## WHAT TO WORK ON
Single out the lines that include the word "shown". Copy them.

* * *

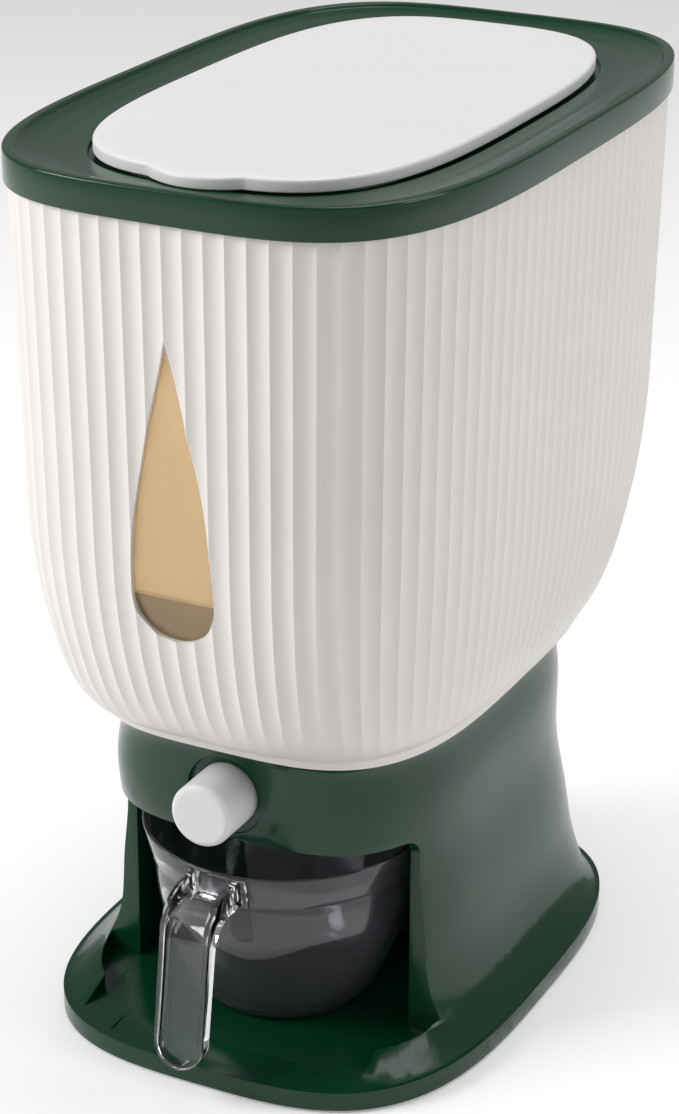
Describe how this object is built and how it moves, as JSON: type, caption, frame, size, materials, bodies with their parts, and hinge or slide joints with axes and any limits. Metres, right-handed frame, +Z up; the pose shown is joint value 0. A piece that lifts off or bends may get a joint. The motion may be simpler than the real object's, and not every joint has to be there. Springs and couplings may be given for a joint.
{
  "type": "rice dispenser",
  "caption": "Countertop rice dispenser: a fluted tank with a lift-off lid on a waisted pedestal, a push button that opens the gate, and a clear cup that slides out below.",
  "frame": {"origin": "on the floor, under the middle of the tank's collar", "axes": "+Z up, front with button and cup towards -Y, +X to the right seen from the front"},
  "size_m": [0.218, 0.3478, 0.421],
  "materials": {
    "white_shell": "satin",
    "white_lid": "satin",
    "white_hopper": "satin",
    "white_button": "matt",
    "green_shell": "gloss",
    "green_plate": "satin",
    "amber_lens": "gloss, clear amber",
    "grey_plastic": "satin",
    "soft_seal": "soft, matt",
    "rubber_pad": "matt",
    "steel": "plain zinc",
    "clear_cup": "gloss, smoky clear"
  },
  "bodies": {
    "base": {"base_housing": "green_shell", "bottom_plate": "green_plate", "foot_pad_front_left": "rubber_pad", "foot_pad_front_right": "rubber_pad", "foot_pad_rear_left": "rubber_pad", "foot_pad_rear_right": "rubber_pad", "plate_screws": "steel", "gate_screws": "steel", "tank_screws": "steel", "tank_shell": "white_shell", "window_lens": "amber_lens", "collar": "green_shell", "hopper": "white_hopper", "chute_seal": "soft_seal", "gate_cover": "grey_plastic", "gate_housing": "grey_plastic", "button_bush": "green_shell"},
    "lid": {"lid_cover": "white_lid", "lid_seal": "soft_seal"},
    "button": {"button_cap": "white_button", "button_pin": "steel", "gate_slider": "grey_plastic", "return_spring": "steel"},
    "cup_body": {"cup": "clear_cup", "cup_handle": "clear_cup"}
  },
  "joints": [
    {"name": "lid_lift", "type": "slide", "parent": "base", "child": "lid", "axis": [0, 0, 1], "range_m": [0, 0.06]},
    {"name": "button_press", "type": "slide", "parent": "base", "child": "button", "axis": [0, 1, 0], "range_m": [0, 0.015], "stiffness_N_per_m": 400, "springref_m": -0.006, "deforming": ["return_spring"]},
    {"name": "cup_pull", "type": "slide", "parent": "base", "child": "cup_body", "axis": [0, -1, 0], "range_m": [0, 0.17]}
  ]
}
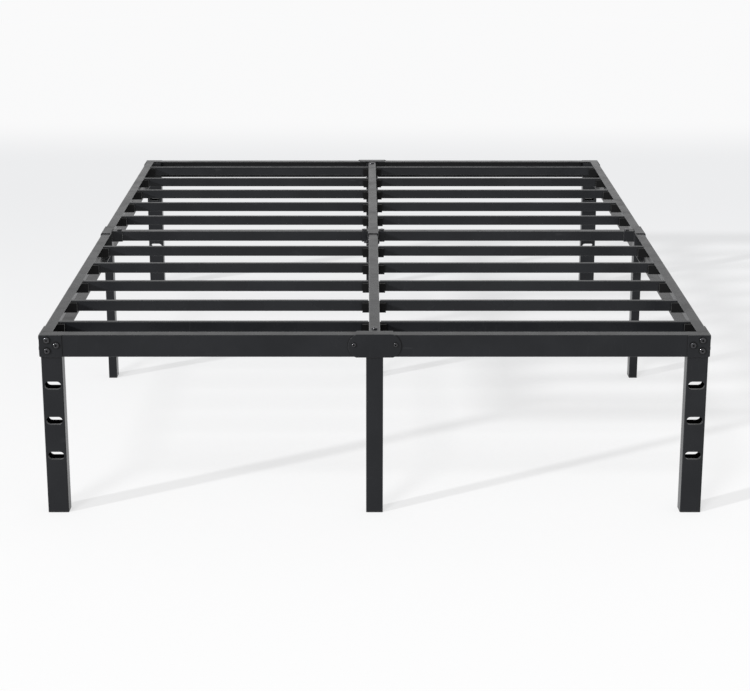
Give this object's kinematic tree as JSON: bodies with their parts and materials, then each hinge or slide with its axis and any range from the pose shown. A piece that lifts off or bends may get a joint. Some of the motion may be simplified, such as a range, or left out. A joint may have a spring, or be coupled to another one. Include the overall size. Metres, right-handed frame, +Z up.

* * *

## EXPECTED ANSWER
Describe how this object is built and how it moves, as JSON: type, caption, frame, size, materials, bodies with their parts, and hinge or slide joints with axes and any limits. Metres, right-handed frame, +Z up; the pose shown is joint value 0. A piece that lifts off or bends may get a joint. The motion may be simpler than the real object's, and not every joint has to be there. Springs and couplings may be given for a joint.
Give this object's kinematic tree as JSON: bodies with their parts and materials, then each hinge or slide with its axis and any range from the pose shown. A piece that lifts off or bends may get a joint. Some of the motion may be simplified, such as a range, or left out. A joint may have a spring, or be coupled to another one. Include the overall size. Metres, right-handed frame, +Z up.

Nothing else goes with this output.